Tobias Phleps: „Oh je – zu viel – beiderseits! Die Risikobereitschaft, die Investitionsbereitschaft in eine bessere Zukunft für uns alle; das Verständnis, dass sich die Dinge natürlich irgendwann wieder ändern und man auch nie weiß, ob der Schritt jetzt gerade richtig ist, man es aber trotzdem tut – das ist echt etwas, das wir in Deutschland dringend bräuchten. Es muss doch auch inzwischen der Letzte verstanden haben, dass wir in Deutschland mit nichts mehr weltweit führend sind, weil es kein Feld mehr gibt, auf dem uns nicht schon ein anderes Land überholt hat. Wussten Sie, dass unter den TOP 100 Zukunftsunternehmen nur ein deutsches ist? Nämlich SAP auf Platz 38. Vor 10 Jahren standen da noch ganz andere Namen aus Deutschland in der Liste.“

Majdoleen Till: „Meine deutschen Kollegen müssen sich in Geduld üben, wenn es um die Zusammenarbeit mit High-Profile-Persönlichkeiten geht. Das ist in der Regel nie einfach, egal welches Land. Außerdem sollten sie sich bewusst sein, dass der Mittlere Osten viel mehr über Europa weiß als umgekehrt. Andersrum können wir uns noch viel in Sachen Pünktlichkeit aneignen und auch lernen, genau zu wissen, was wir wollen und brauchen.“ 

Was war bis jetzt Ihr persönliches Highlight der Zusammenarbeit?

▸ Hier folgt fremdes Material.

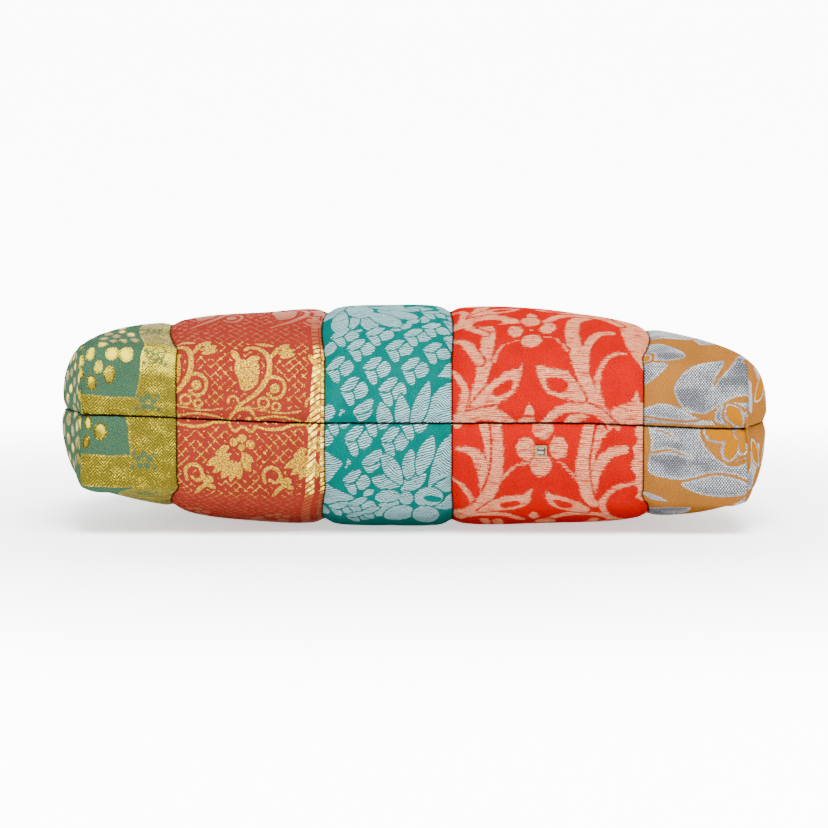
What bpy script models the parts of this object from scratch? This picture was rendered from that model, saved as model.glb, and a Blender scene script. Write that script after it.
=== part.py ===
"""A drawstring pouch pieced from five brocade strips on each face, lying on its back face.

The pouch is modelled as it lies: the boxed base faces -Y, the mouth faces +Y and Z is up.
Every cloth piece is laid out on the flat pattern, where "across" runs from side seam to side
seam and "along" runs from the bottom seam over the base and up the face to the mouth.
"""

import math

import bpy
import numpy as np
from mathutils import Matrix

# The filled pouch, in metres
base_width = 0.249
base_depth = 0.057
side_height = 0.190
seam_height = 0.0425
nose_reach = 0.006
belly_flare = 0.0092
belly_turn = 0.035
front_fullness = 0.935
back_fullness = 1.01
left_lift = 0.0026
left_lift_start = 0.03
right_drop = 0.0026
right_drop_start = 0.05
lift_fade_start = 0.02

# How the cloth turns from the base to the faces
nose_turn = 0.026
nose_power = 1.7
nose_angle = 64.0
face_turn = 0.060
face_power = 5.0
corner_power = 9.0
corner_mix = 3.0
corner_pull = 7.0
fold_pull = 6.0
reach_power = 2.5
corner_fade = 0.032
box_power = 34.0
oval_power = 2.15
box_fade = 0.009

# The relaxed gathers at the mouth
neck_half_width = 0.107
neck_half_height = 0.0205
neck_lift = 0.0315
neck_lift_start = 0.05
taper_start = 0.080
taper_end = 0.150
frill_flare = 0.005
gather_count = 7
gather_depth = 0.0050
gather_start = 0.108

# The strips, from the left: the end ones take what the face leaves them
teal_left = -0.034
rose_width = 0.056
teal_width = 0.0484
scarlet_width = 0.0726

# Cloth and seams
cloth = 0.0012
seam_gap = 0.0003
seam_roll = 0.0024
seam_dip = 0.0010
bottom_dip = 0.0014
puffs = {"gold": 0.0006, "rose": 0.0016, "teal": 0.0020, "scarlet": 0.0020, "silver": 0.0006}
column_width = 0.0094

# The lining and the drawstring casing
lining_cloth = 0.0006
lining_space = 0.0006
lining_ground = 0.0020
lining_seam = 0.0008
lining_height = 0.122
casing_start = 0.144
casing_width = 0.018
casing_room = 0.0024
casing_cloth = 0.0008
casing_space = 0.0006
casing_end_gap = 0.006

# The stone on the back scarlet strip
stone_across = 0.0481
stone_along = 0.0098
stone_width = 0.0028
stone_table = 0.0017
stone_height = 0.0011
stone_foot_share = 0.8
stone_girdle = 0.45
setting_wall = 0.0004
setting_base = 0.0004
setting_height = 0.0010

half_base = base_width / 2
half_depth = base_depth / 2
half_flat = half_base + half_depth
front, back = 1, -1
side_names = {front: "front", back: "back"}

# Rows of the face above the base's fold, closest where the cloth turns most
face_rows = np.array(
    [0.0, 0.005, 0.012, 0.021, 0.033, 0.049, 0.069, 0.090, 0.108, 0.121, 0.132, casing_start, 0.153]
    + [casing_start + casing_width, 0.176, side_height]
)
base_rows = np.array([seam_gap / 2, seam_roll, 0.40 * half_depth, 0.70 * half_depth])
lining_rows = np.array([0.0, 0.012, 0.033, 0.049, 0.069, 0.090, 0.108, lining_height])

brocade_colours = {
    "gold": (0.42, 0.36, 0.12, 1.0),
    "rose": (0.50, 0.09, 0.07, 1.0),
    "teal": (0.01, 0.34, 0.28, 1.0),
    "scarlet": (0.72, 0.05, 0.03, 1.0),
    "silver": (0.35, 0.30, 0.28, 1.0),
}
lining_colour = (0.45, 0.36, 0.22, 1.0)
casing_colour = (0.40, 0.06, 0.05, 1.0)


def smooth(value, low, high):
    """0 below low, 1 above high, with an easy curve between."""
    share = np.clip((value - low) / (high - low), 0.0, 1.0)
    return share * share * (3.0 - 2.0 * share)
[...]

Tobias Phleps: „Der Oman und das Re-Branding der Oman Aviation Group. Es wurde in beeindruckender Weise implementiert. Da kann sich so mancher unserer Kunden eine Scheibe abschneiden. Aber vielmehr ist der Oman ein tolles Land! Mein absolutes Lieblingsland in der Region. Die Menschen sind unglaublich nett, zuvorkommend, ruhig, charmant, unaufgeregt, ehrlich. Ich kann den Yoga-Touristen, die jährlich nach Indien reisen nur empfehlen, dem Oman mal eine Chance zu geben.“

Martin Steinacker: „Das eine Highlight gibt es für mich nicht, es ist das Gesamterlebnis. Mit jeder Reise dorthin schärft sich mein Blick für die Region, ich bekomme ein differenzierteres Bild der Länder und des Lebens dort. Dieses Gefühl von Vielfalt und Reichtum ist fantastisch! Am Strand im Oman zu stehen und zu wissen, dass auf der einen Seite Indien ist, auf der anderen Seite Afrika und damit zu verstehen, dass dieser Ort und diese Region auch ein Zentrum der Welt ist – ich liebe diese Perspektivwechsel!“

Welche Vorteile hat die Zusammenarbeit für Superunion und für Ihr Team?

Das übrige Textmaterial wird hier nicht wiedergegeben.